The way these objectives are approached is discretionary on the part of the reporting entity. For common solutions to comply with anti-money laundering regulations, Canada entities usually have an AML analyst in their team. Coming up with excellent KYC questions can also help with risk assessment as well as having scheduled reviews for reports.  

What is the 24-hour rule for AML 

The 24-hour rule is set up to prevent persons or entities from avoiding the $10,000 threshold. Under this rule, small transactions made within 24 hours are added together. If the total amount is $10,000 or more, this is considered a single transaction for reporting purposes. 

Looking for established firms handling anti-money laundering cases? These Lexpert-ranked top banking and financial institutions law firms in Canada are a good starting point.  

Anti-money laundering penalty in Canada 

As soon as a suspicious transaction happens, the reporting entity must report it to FINTRAC. This covers both accomplished and attempted transactions. The report itself can be done online and streamlined for reporting entities. 
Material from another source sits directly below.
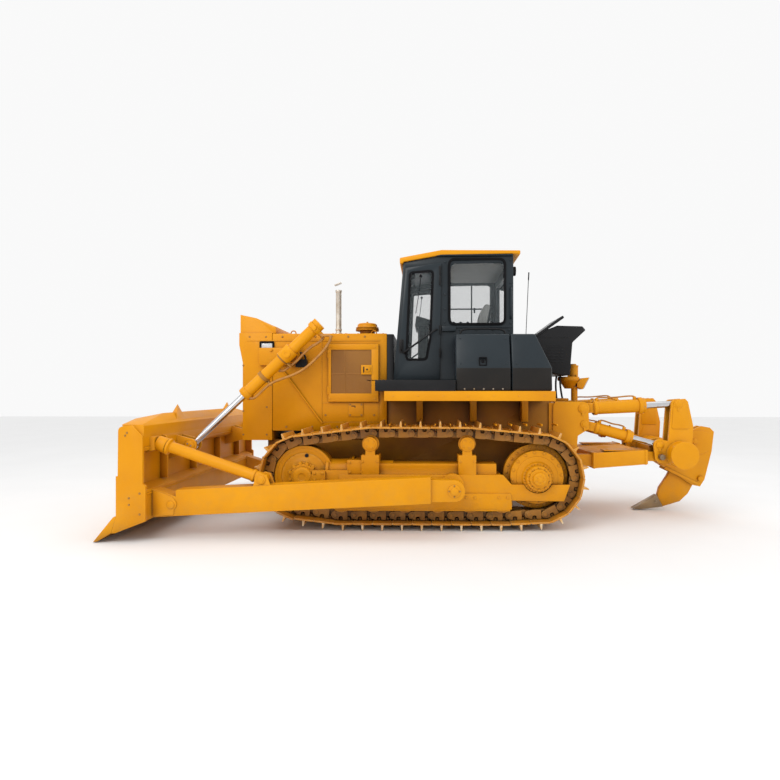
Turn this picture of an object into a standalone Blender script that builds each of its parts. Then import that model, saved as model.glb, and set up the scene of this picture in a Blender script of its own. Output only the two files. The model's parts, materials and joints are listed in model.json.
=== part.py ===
"""A crawler dozer with a straight blade and a single-shank parallelogram ripper, at full size.

Metres, +Z up, the ground at Z = 0. The blade is at -X, the ripper at +X and the machine's left side at -Y.
Places in the front half are measured from the idler's axle, and places in the rear half from the
sprocket's, so that the wheelbase sets the length. A pair of numbers is a place in the XZ plane.
"""

import math

import bpy
import bmesh
from mathutils import Matrix, Vector

# Driving dimensions.
WHEELBASE = 2.73  # idler axle to sprocket axle
GAUGE = 2.0  # between the middles of the two tracks
SHOE_WIDTH = 0.56
SHOES = 38
GROUSER = 0.062
AXLE_Z = 0.60
SPROCKET_X = 1.117
IDLER_X = SPROCKET_X - WHEELBASE
GAP = 0.0003  # between pieces that touch
PIN_GAP = 0.0008  # round a pin that turns
SIDES = ((-1, "left"), (1, "right"))

# Undercarriage.
IDLER_R = 0.49  # to the outside of the shoe plates, as for the three below
SPROCKET_R = 0.515
CARRIER_R = 0.205
ROLLER_R = 0.235
CHAIN = 0.135  # depth of the links and shoe plate together
SHOE_PLATE = 0.03
LINK_WIDTH = 0.26
CARRIER_Z = 0.985
ROLLERS = 6
FRAME_HALF = 0.20  # half the width of a track frame
FRAME_LOW, FRAME_TOP = 0.34, 0.632
TRUNNION = (IDLER_X + 1.745, 0.522)  # the blade lifts about this axis

# Hull, hood and platform.
HULL_HALF = 0.50
CASE_HALF = 0.56
HULL_LOW, HULL_TOP = 0.42, 0.98
PLATFORM_LOW, PLATFORM_TOP = 1.487, 1.602
FLOOR_TOP = 1.729
FENDER_HALF = GAUGE / 2 + SHOE_WIDTH / 2 - 0.03
HULL_REAR = SPROCKET_X + 0.26
NOSE_X = IDLER_X - 0.94
BELLY_X = IDLER_X - 0.60  # the hull's front end
HOOD_X = IDLER_X - 0.52  # where the radiator guard ends and the hood starts
HOOD_REAR = SPROCKET_X - 1.785
HOOD_HALF = 0.60
HOOD_TOP = 2.335
HOOD_LOW = 1.10
PANEL = 0.03
ENGINE_DOOR = (IDLER_X + 0.20, SPROCKET_X - 1.885, 1.465, 2.20)  # front, rear, low, top

# Cab.
CAB_FRONT = SPROCKET_X - 1.697
CAB_REAR = SPROCKET_X - 0.213
CAB_HALF = 0.75
CAB_WALL = 0.05
CAB_TOP = 3.295
ROOF = 0.09
DOOR_PLATE = 0.035
GLASS = 0.008

# Blade.
BLADE_HALF = 1.8625
END_PLATE = 0.04
CYLINDER_Y = 0.95
ARM_Y = GAUGE / 2 + SHOE_WIDTH / 2 + 0.32  # middle of a push arm
ARM_HALF = 0.10
LIFT_R = 0.07
LIFT_ROD_R = 0.04
ROD_EYE = (IDLER_X - 1.395, 0.950)
LIFT_SLOPE = math.radians(43.5)
YOKE_REACH = 1.60  # rod eye to trunnion, along the cylinder
TAIL = 0.535  # trunnion to the barrel's rear end
GLAND_REACH = 0.875  # rod eye to the gland
LUG = 0.035
LUG_SPACE = 0.118  # between a clevis's two lugs
EYE_HALF = 0.05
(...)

Canada takes their AML regulations seriously. Failure to comply with PCMLTFA imposes fines that can be anywhere from $1,000 to $500,000. Possible changes to the law could also increase these penalties to as much as $20 million depending on the seriousness of the violation. 

Note though that penalties may also be cumulative and computed based on the gross global revenue of the offending entity. For example, failure to report is just one violation. Other violations could be: 

  • failure to verify the identity of the client 
  • failure to keep records 
  • failure to create an implement a compliance program 
  • transacting with entities considered to be high-risk 

The penalty is also subject to publication which can create a reputational risk for the reporting entities. 

Compliance with AML regulations today 

Considering the heavy penalty imposed on reporting entities, it makes sense to be proactive with AML. This means placing analysts in positions for easy detection of suspicious transactions. Having a solid risk assessment team should also keep entities safe, even from the most novel money laundering schemes.